Why are people with ASD particularly vulnerable to bullying? Does bullying get better or worse as people with ASD get older?
Many people with ASD struggle to make sense of social interactions. They often do not realise that they are being bullied or come to assume that being bullied is a ‘normal’ way to be treated by others. In our book we look at the characteristics of ASD and explore how each of them can contribute to making someone with ASD vulnerable to being bullied. We try to give alternative explanations to help someone with ASD decide whether they are being bullied or not. In many ways the book not only addresses being the victim of bullying, but also helps individuals to personalise and make sense of their own ASD.

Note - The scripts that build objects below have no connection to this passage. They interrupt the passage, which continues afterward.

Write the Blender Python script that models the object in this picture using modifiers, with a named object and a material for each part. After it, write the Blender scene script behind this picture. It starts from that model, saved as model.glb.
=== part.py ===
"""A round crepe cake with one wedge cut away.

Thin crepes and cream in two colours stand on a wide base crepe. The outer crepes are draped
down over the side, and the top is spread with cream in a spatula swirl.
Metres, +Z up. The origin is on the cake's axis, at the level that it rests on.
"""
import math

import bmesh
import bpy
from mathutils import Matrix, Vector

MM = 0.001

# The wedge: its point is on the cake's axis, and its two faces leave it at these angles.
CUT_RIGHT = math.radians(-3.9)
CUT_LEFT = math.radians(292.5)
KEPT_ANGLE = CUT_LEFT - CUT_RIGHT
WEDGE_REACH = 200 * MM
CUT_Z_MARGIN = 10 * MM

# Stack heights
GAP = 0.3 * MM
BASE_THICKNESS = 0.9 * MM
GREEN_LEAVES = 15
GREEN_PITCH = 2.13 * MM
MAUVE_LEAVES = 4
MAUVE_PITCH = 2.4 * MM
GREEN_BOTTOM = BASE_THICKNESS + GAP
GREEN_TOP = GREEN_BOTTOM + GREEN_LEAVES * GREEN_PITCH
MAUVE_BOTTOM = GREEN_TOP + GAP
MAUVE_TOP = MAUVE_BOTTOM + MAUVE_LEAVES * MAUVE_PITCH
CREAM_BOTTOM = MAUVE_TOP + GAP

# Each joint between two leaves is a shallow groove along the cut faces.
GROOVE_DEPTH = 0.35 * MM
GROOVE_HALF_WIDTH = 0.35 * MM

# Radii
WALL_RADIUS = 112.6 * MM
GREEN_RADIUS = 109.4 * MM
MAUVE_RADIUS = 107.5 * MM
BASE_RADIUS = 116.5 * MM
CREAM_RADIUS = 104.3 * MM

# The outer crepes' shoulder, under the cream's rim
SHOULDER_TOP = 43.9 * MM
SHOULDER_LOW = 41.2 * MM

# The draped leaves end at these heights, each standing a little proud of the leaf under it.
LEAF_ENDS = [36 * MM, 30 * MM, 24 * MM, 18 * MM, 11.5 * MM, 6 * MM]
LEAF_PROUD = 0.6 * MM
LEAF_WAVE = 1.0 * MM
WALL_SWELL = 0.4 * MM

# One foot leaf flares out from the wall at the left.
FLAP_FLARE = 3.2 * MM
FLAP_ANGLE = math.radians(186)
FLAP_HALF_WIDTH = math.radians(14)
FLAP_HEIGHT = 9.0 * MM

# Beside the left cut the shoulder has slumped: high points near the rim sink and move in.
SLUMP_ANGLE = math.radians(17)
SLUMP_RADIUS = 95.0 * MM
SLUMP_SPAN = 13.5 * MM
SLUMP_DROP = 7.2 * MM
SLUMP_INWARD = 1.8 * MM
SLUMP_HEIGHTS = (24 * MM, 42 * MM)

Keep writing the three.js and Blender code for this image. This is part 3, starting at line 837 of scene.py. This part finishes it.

From our experience bullying is a fairly constant aspect of life for many people with ASD. Sometimes people get better at being assertive as they get older, at other times they withdraw to avoid bullying situations, increasing social isolation and loneliness.
The book also addresses people with ASD who have been bullies themselves. Why might they be prone to bullying?
Just as many individuals with ASD struggle to read others, they may also lack awareness of how other people see them and the effect their behaviour is having on other people. We are very clear that having ASD does not make somebody a bully, but that some of the characteristics of ASD might make people with ASD vulnerable to bullying others or being seen as bullies by others. We explore these characteristics and offer explanations of how behaviour could be interpreted by others. At the same time we invite readers to explore their feelings, thoughts and behaviours before, during or after bullying somebody. We think such reflection is important to help people develop appropriate and sustainable alternatives to bullying behaviour as it is not always easy to just stop bullying.
Although it can be used by support professionals, the workbook addresses people with ASD directly. How does this inform the content, writing and tone of the book?
The book is based on the experiences of our group so the content and tone of the book reflects this. We tried to keep the book very structured and used language that is clear, precise and easily understood. At the same time, both the language and content are aimed at adults and we do not shy away from discussing some of the more ‘adult’ issues that might be related to bullying, including sexual bullying, alcohol or drug use and self-harm or suicide.
What are some antidotes to bullying, and how do the exercises in the workbook help to foster those in people with ASD?
Firstly, knowing and reading about other peoples’ experiences of bullying lets the reader know that they are not on their own. We suppose that the basis for good self-esteem for many individuals with ASD is a better understanding of themselves, their strengths and areas of development. In addition, we have dedicated a whole section to explore the description and relationship of thoughts, feelings and behaviours. Based on our experiences, we discovered that many individuals with ASD struggle to separate thoughts, physical and emotional feelings and lack awareness of how these contribute to subsequent behaviours. So, with regard to antidotes, we aim to explore ASD, guiding each reader to explore and gain a better understanding of their own unique ASD characteristics and how these impact on bullying experiences. Another antidote is the continuous thread of exercises and room to think and write about your own experiences, to set these into a new context each time. So it may be a case that one bullying experience is looked at from different perspectives (i.e. victim, perpetrator, bystander) to help the reader decide on alternative ways of behaving. We know and understand that bullying can be difficult to escape from. This is why we have included a ‘Last Resort’ plan to help individuals with ASD to make major changes in their lives. However, we hope that with the help of the book and support from others, fewer people will reach the point of needing a ‘last resort’, either as victims or perpetrators of bullying.